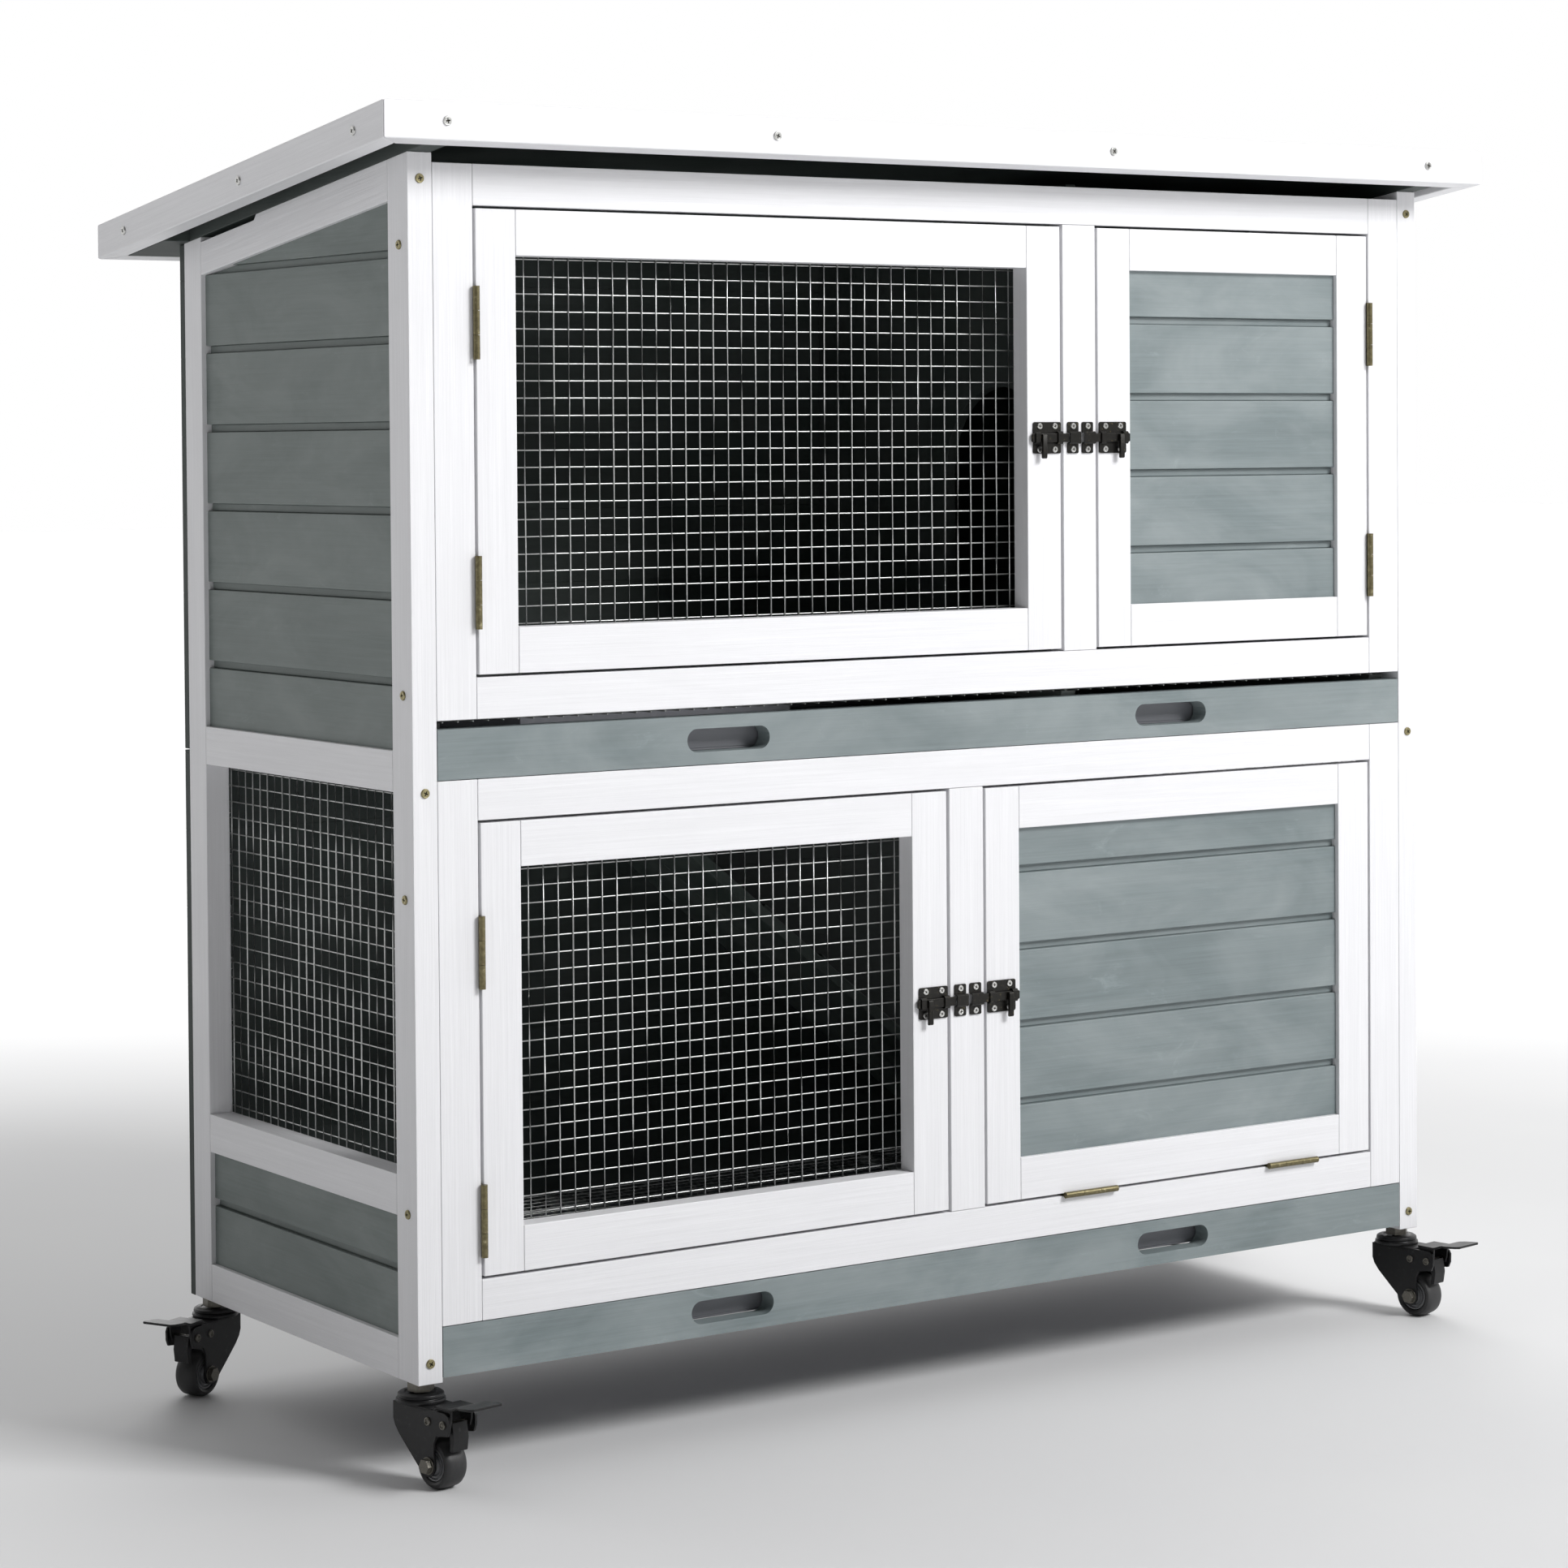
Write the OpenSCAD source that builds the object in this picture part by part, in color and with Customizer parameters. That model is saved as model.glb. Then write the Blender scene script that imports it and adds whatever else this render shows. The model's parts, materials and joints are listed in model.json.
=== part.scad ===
// Two-storey rabbit hutch on four braked swivel casters.
// Millimetres. X runs left to right, Y front to back, Z up from the ground.

/* [Body] */
// Width over the two side frames
body_w = 970; // [900:10:1200]
// Depth of the side frames, front to back
body_d = 370; // [330:5:450]
// Height of the lower front frame
lower_frame_h = 393.5; // [330:0.5:480]
// Height of the upper front frame
upper_frame_h = 400.5; // [340:0.5:490]
// Height of the plank skirt below the side windows
skirt_h = 89; // [60:1:130]
// Fall of the roof towards the back, in degrees
roof_slope = 7.5; // [4:0.5:11]
// Thickness of the back boards
back_t = 8; // [6:1:12]

/* [Timber] */
// Thickness of the side frames
side_t = 20; // [16:1:26]
// Thickness of the front frames and the doors
front_t = 18; // [15:1:22]
// Width of the side stiles and side rails
side_timber_w = 30; // [24:1:40]
// Width of the rails of the front frames
front_rail_w = 30; // [24:1:40]
// Width of the stiles and posts of the front frames
front_stile_w = 33; // [26:1:44]
// Width of the door stiles and door rails
door_timber_w = 33.5; // [26:0.5:44]

/* [Doors] */
// Width of the upper mesh door
upper_door_w = 533; // [420:1:560]
// Width of the lower mesh door
lower_door_w = 418; // [320:1:460]
// Gap all round each door
door_gap = 2; // [1.5:0.1:3]

/* [Planks] */
// Board thickness in the plank fields
plank_t = 10; // [8:0.5:14]
// Height from one groove to the next
plank_pitch = 61.8; // [50:0.1:80]
// Height of each groove
groove_h = 6; // [3:0.5:9]
// Depth of each groove
groove_depth = 4; // [2:0.5:6]
// Setback of the boards from the face of their frame
plank_recess = 4; // [2:0.5:6]
// First groove above the lower edge of a door field
door_groove_z = 44; // [30:1:60]
// First groove above the lower edge of a side field
side_groove_z = 49; // [30:1:60]

/* [Wire] */
// Spacing of the wires
wire_pitch = 12.7; // [10:0.1:25.4]
// Thickness of a wire
wire_t = 1.1; // [0.8:0.1:2]
// How far each wire panel laps over its frame
wire_lap = 6; // [4:1:12]

/* [Roof] */
// Overhang past the front of the side frames
roof_front_over = 40; // [30:1:60]
// Overhang past the back boards
roof_rear_over = 68; // [50:1:90]
// Overhang past each side frame
roof_side_over = 40; // [30:1:60]
// Height of the fascia boards
fascia_h = 27.5; // [24:0.5:40]
// Thickness of the fascia boards
fascia_t = 18; // [12:1:24]
// Thickness of the roof boards
deck_t = 9; // [6:0.5:12]
// Thickness of the roof felt
felt_t = 1.5; // [1:0.5:3]

/* [Trays] */
// Height of the tray front boards
tray_front_h = 36.5; // [32:0.5:40]
// Gap above the upper tray front board
upper_tray_gap = 6.5; // [4:0.5:12]
// Length of a finger slot
slot_l = 74; // [60:1:100]
// Height of a finger slot
slot_h = 17.5; // [14:0.5:24]
// Distance of each slot from the middle of the board
slot_offset = 215; // [150:1:300]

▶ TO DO
Write the complete data out, exactly as above.

▶ RESPONSE TO THE TASK
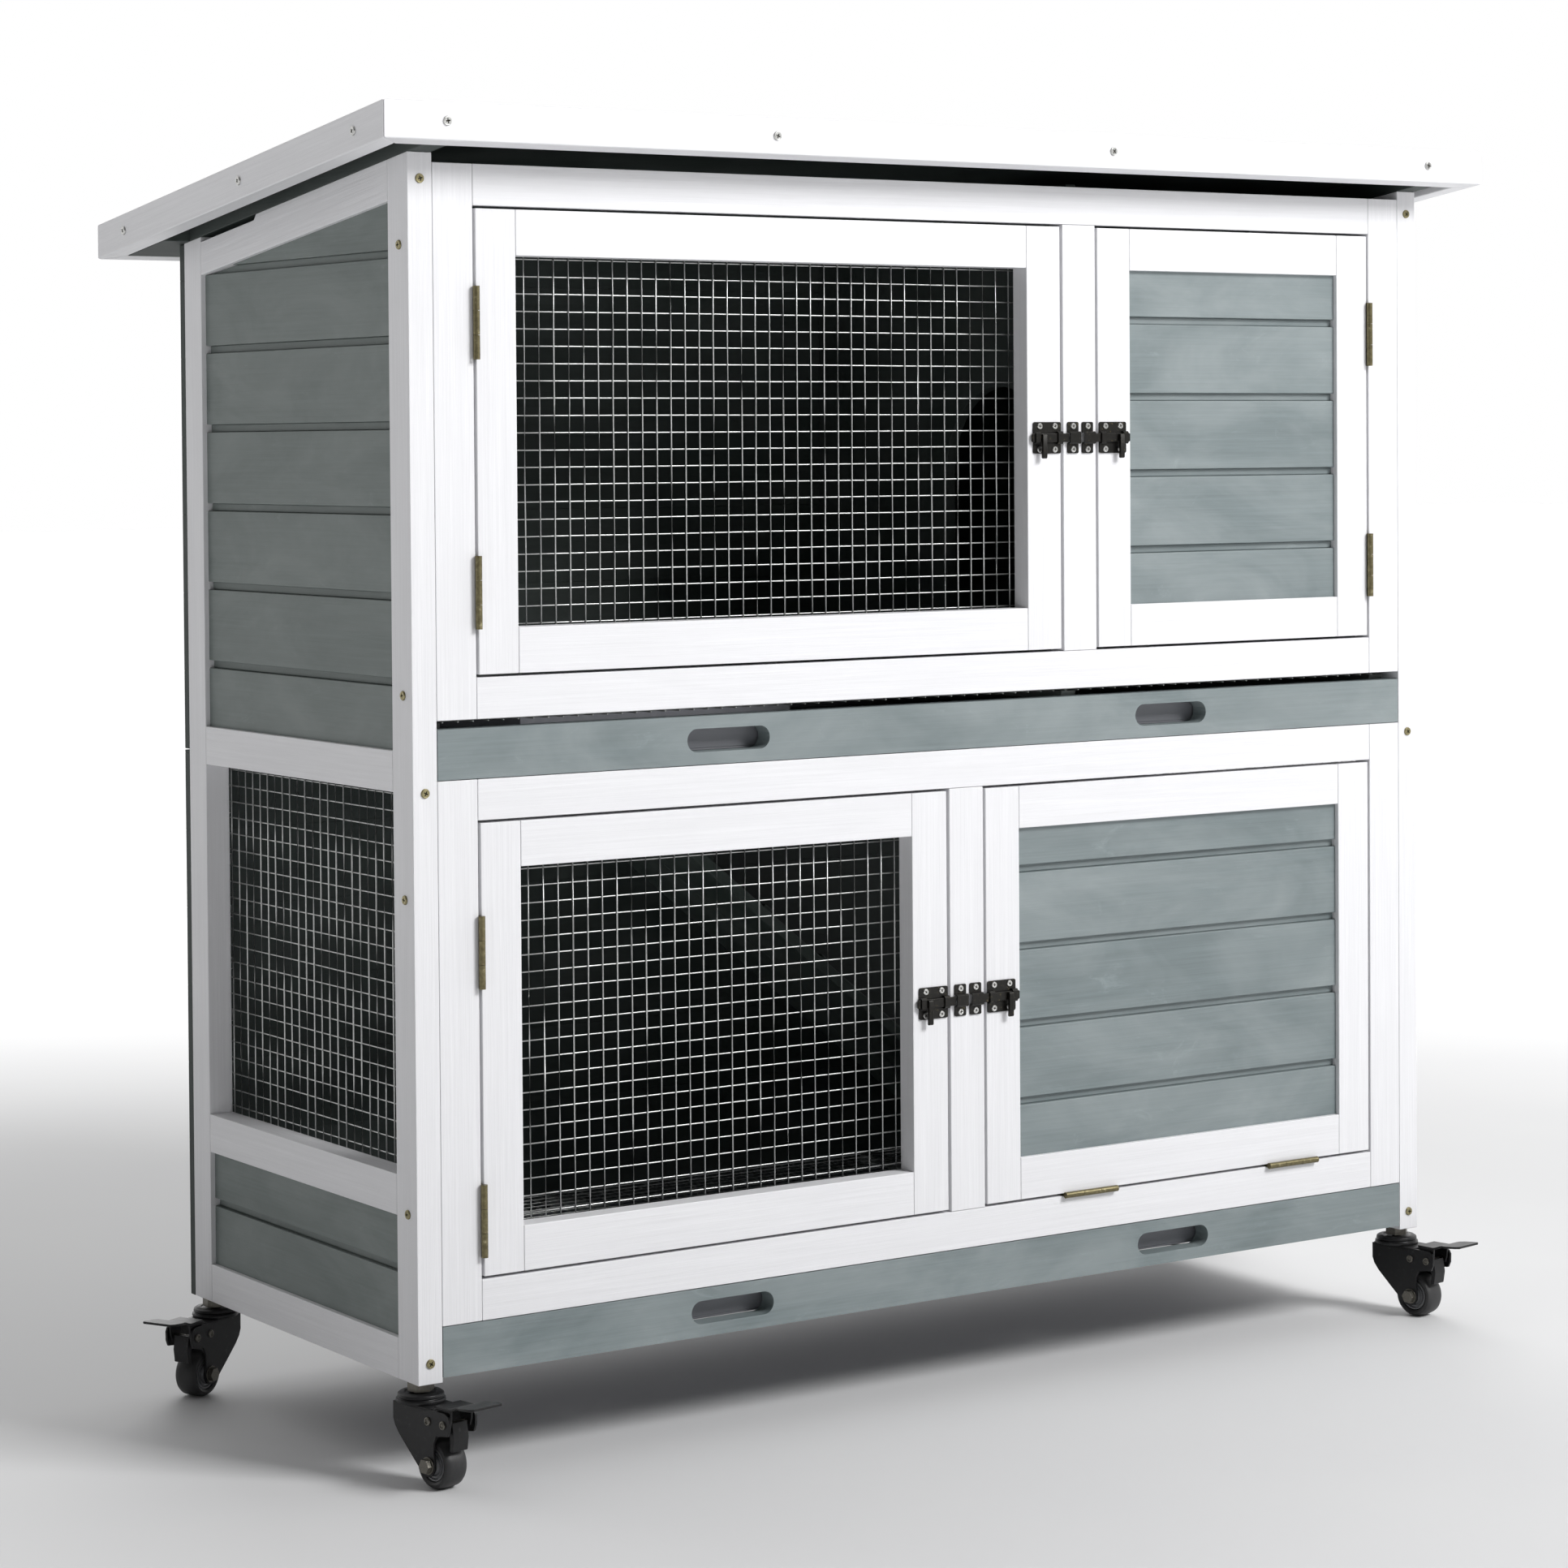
Write the OpenSCAD source that builds the object in this picture part by part, in color and with Customizer parameters. That model is saved as model.glb. Then write the Blender scene script that imports it and adds whatever else this render shows. The model's parts, materials and joints are listed in model.json.
=== part.scad ===
// Two-storey rabbit hutch on four braked swivel casters.
// Millimetres. X runs left to right, Y front to back, Z up from the ground.

/* [Body] */
// Width over the two side frames
body_w = 970; // [900:10:1200]
// Depth of the side frames, front to back
body_d = 370; // [330:5:450]
// Height of the lower front frame
lower_frame_h = 393.5; // [330:0.5:480]
// Height of the upper front frame
upper_frame_h = 400.5; // [340:0.5:490]
// Height of the plank skirt below the side windows
skirt_h = 89; // [60:1:130]
// Fall of the roof towards the back, in degrees
roof_slope = 7.5; // [4:0.5:11]
// Thickness of the back boards
back_t = 8; // [6:1:12]

/* [Timber] */
// Thickness of the side frames
side_t = 20; // [16:1:26]
// Thickness of the front frames and the doors
front_t = 18; // [15:1:22]
// Width of the side stiles and side rails
side_timber_w = 30; // [24:1:40]
// Width of the rails of the front frames
front_rail_w = 30; // [24:1:40]
// Width of the stiles and posts of the front frames
front_stile_w = 33; // [26:1:44]
// Width of the door stiles and door rails
door_timber_w = 33.5; // [26:0.5:44]

/* [Doors] */
// Width of the upper mesh door
upper_door_w = 533; // [420:1:560]
// Width of the lower mesh door
lower_door_w = 418; // [320:1:460]
// Gap all round each door
door_gap = 2; // [1.5:0.1:3]

/* [Planks] */
// Board thickness in the plank fields
plank_t = 10; // [8:0.5:14]
// Height from one groove to the next
plank_pitch = 61.8; // [50:0.1:80]
// Height of each groove
groove_h = 6; // [3:0.5:9]
// Depth of each groove
groove_depth = 4; // [2:0.5:6]
// Setback of the boards from the face of their frame
plank_recess = 4; // [2:0.5:6]
// First groove above the lower edge of a door field
door_groove_z = 44; // [30:1:60]
// First groove above the lower edge of a side field
side_groove_z = 49; // [30:1:60]

/* [Wire] */
// Spacing of the wires
wire_pitch = 12.7; // [10:0.1:25.4]
// Thickness of a wire
wire_t = 1.1; // [0.8:0.1:2]
// How far each wire panel laps over its frame
wire_lap = 6; // [4:1:12]

/* [Roof] */
// Overhang past the front of the side frames
roof_front_over = 40; // [30:1:60]
// Overhang past the back boards
roof_rear_over = 68; // [50:1:90]
// Overhang past each side frame
roof_side_over = 40; // [30:1:60]
// Height of the fascia boards
fascia_h = 27.5; // [24:0.5:40]
// Thickness of the fascia boards
fascia_t = 18; // [12:1:24]
// Thickness of the roof boards
deck_t = 9; // [6:0.5:12]
// Thickness of the roof felt
felt_t = 1.5; // [1:0.5:3]

/* [Trays] */
// Height of the tray front boards
tray_front_h = 36.5; // [32:0.5:40]
// Gap above the upper tray front board
upper_tray_gap = 6.5; // [4:0.5:12]
// Length of a finger slot
slot_l = 74; // [60:1:100]
// Height of a finger slot
slot_h = 17.5; // [14:0.5:24]
// Distance of each slot from the middle of the board
slot_offset = 215; // [150:1:300]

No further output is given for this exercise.